**PROBLEM TO WORK ON:** Present the following data again exactly as it is shown.

**DATA EXTRACT:**
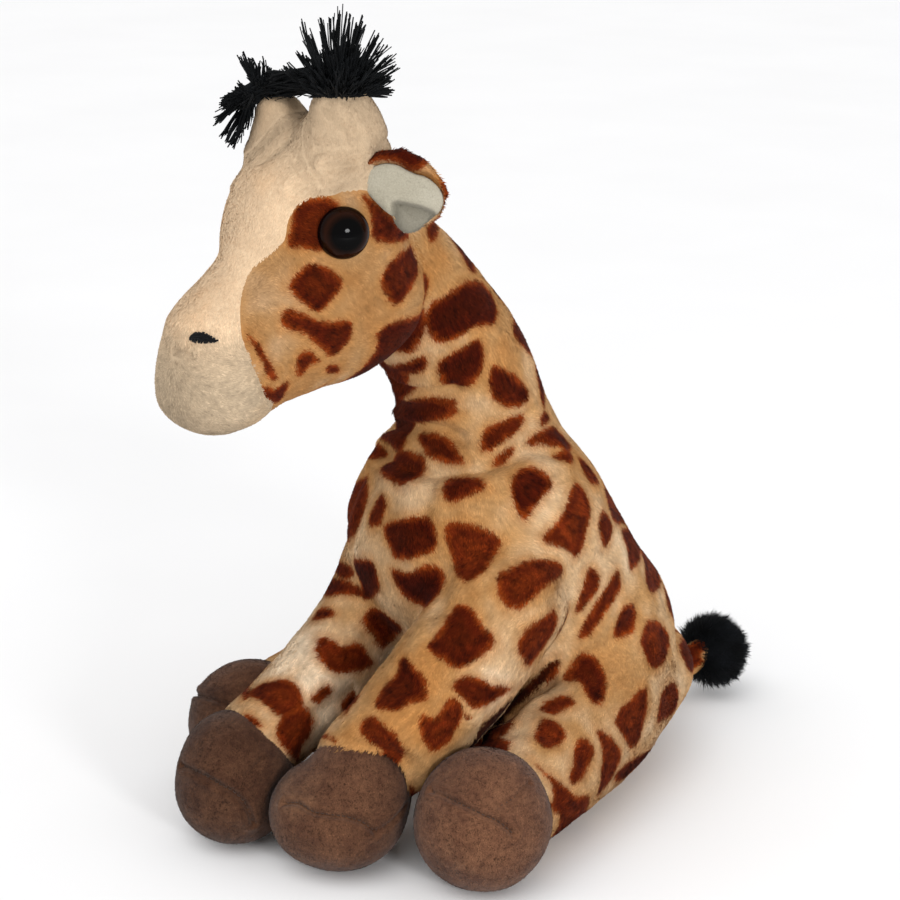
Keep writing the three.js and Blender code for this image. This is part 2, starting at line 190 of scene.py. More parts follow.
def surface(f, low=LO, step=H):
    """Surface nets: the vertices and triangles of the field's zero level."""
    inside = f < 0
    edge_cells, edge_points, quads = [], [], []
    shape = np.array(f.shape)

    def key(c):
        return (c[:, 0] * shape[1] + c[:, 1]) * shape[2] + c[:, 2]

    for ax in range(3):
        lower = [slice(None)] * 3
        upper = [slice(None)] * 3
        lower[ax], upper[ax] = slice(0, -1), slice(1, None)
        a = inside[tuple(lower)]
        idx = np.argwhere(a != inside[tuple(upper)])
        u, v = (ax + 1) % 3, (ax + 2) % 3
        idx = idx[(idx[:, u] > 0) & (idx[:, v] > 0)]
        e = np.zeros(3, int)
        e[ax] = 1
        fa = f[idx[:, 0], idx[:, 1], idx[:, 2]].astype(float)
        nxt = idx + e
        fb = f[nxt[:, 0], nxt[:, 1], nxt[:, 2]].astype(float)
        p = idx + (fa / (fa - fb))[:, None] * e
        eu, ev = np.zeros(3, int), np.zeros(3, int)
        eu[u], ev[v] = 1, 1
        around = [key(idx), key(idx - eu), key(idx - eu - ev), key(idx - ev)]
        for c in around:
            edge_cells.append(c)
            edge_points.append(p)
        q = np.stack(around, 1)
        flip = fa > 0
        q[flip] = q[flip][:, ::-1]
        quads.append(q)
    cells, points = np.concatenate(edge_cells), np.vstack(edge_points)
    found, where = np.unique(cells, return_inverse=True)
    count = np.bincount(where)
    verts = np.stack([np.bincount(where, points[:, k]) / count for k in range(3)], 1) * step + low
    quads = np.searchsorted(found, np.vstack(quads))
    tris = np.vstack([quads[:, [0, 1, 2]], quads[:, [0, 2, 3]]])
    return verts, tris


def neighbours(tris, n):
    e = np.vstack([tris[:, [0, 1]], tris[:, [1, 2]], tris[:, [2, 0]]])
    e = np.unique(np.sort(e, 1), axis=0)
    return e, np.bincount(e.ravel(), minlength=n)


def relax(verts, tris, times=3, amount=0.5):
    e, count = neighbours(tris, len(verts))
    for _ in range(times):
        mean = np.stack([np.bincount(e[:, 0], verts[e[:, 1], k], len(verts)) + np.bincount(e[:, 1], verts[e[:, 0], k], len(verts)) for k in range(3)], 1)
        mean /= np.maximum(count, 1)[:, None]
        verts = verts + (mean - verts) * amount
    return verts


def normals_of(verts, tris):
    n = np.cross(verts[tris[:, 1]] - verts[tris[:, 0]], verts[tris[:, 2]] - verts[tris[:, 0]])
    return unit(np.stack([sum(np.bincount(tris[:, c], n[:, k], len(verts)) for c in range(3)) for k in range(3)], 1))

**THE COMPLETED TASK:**
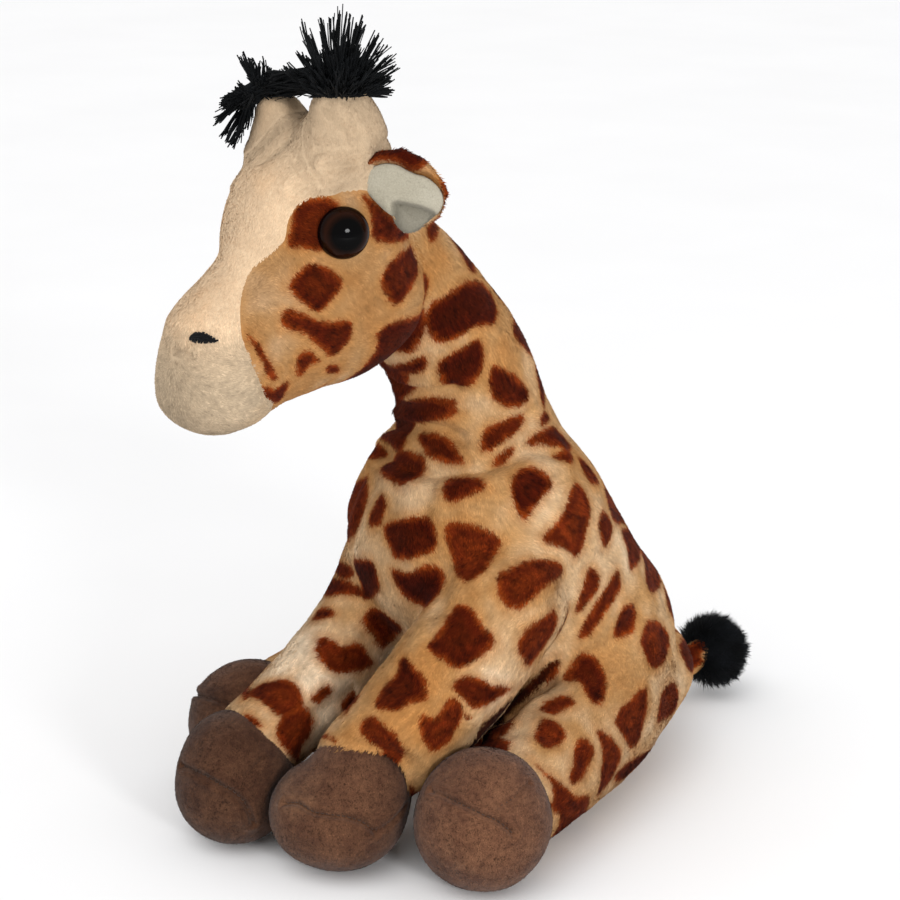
Keep writing the three.js and Blender code for this image. This is part 2, starting at line 190 of scene.py. More parts follow.
def surface(f, low=LO, step=H):
    """Surface nets: the vertices and triangles of the field's zero level."""
    inside = f < 0
    edge_cells, edge_points, quads = [], [], []
    shape = np.array(f.shape)

    def key(c):
        return (c[:, 0] * shape[1] + c[:, 1]) * shape[2] + c[:, 2]

    for ax in range(3):
        lower = [slice(None)] * 3
        upper = [slice(None)] * 3
        lower[ax], upper[ax] = slice(0, -1), slice(1, None)
        a = inside[tuple(lower)]
        idx = np.argwhere(a != inside[tuple(upper)])
        u, v = (ax + 1) % 3, (ax + 2) % 3
        idx = idx[(idx[:, u] > 0) & (idx[:, v] > 0)]
        e = np.zeros(3, int)
        e[ax] = 1
        fa = f[idx[:, 0], idx[:, 1], idx[:, 2]].astype(float)
        nxt = idx + e
        fb = f[nxt[:, 0], nxt[:, 1], nxt[:, 2]].astype(float)
        p = idx + (fa / (fa - fb))[:, None] * e
        eu, ev = np.zeros(3, int), np.zeros(3, int)
        eu[u], ev[v] = 1, 1
        around = [key(idx), key(idx - eu), key(idx - eu - ev), key(idx - ev)]
        for c in around:
            edge_cells.append(c)
            edge_points.append(p)
        q = np.stack(around, 1)
        flip = fa > 0
        q[flip] = q[flip][:, ::-1]
        quads.append(q)
    cells, points = np.concatenate(edge_cells), np.vstack(edge_points)
    found, where = np.unique(cells, return_inverse=True)
    count = np.bincount(where)
    verts = np.stack([np.bincount(where, points[:, k]) / count for k in range(3)], 1) * step + low
    quads = np.searchsorted(found, np.vstack(quads))
    tris = np.vstack([quads[:, [0, 1, 2]], quads[:, [0, 2, 3]]])
    return verts, tris


def neighbours(tris, n):
    e = np.vstack([tris[:, [0, 1]], tris[:, [1, 2]], tris[:, [2, 0]]])
    e = np.unique(np.sort(e, 1), axis=0)
    return e, np.bincount(e.ravel(), minlength=n)


def relax(verts, tris, times=3, amount=0.5):
    e, count = neighbours(tris, len(verts))
    for _ in range(times):
        mean = np.stack([np.bincount(e[:, 0], verts[e[:, 1], k], len(verts)) + np.bincount(e[:, 1], verts[e[:, 0], k], len(verts)) for k in range(3)], 1)
        mean /= np.maximum(count, 1)[:, None]
        verts = verts + (mean - verts) * amount
    return verts


def normals_of(verts, tris):
    n = np.cross(verts[tris[:, 1]] - verts[tris[:, 0]], verts[tris[:, 2]] - verts[tris[:, 0]])
    return unit(np.stack([sum(np.bincount(tris[:, c], n[:, k], len(verts)) for c in range(3)) for k in range(3)], 1))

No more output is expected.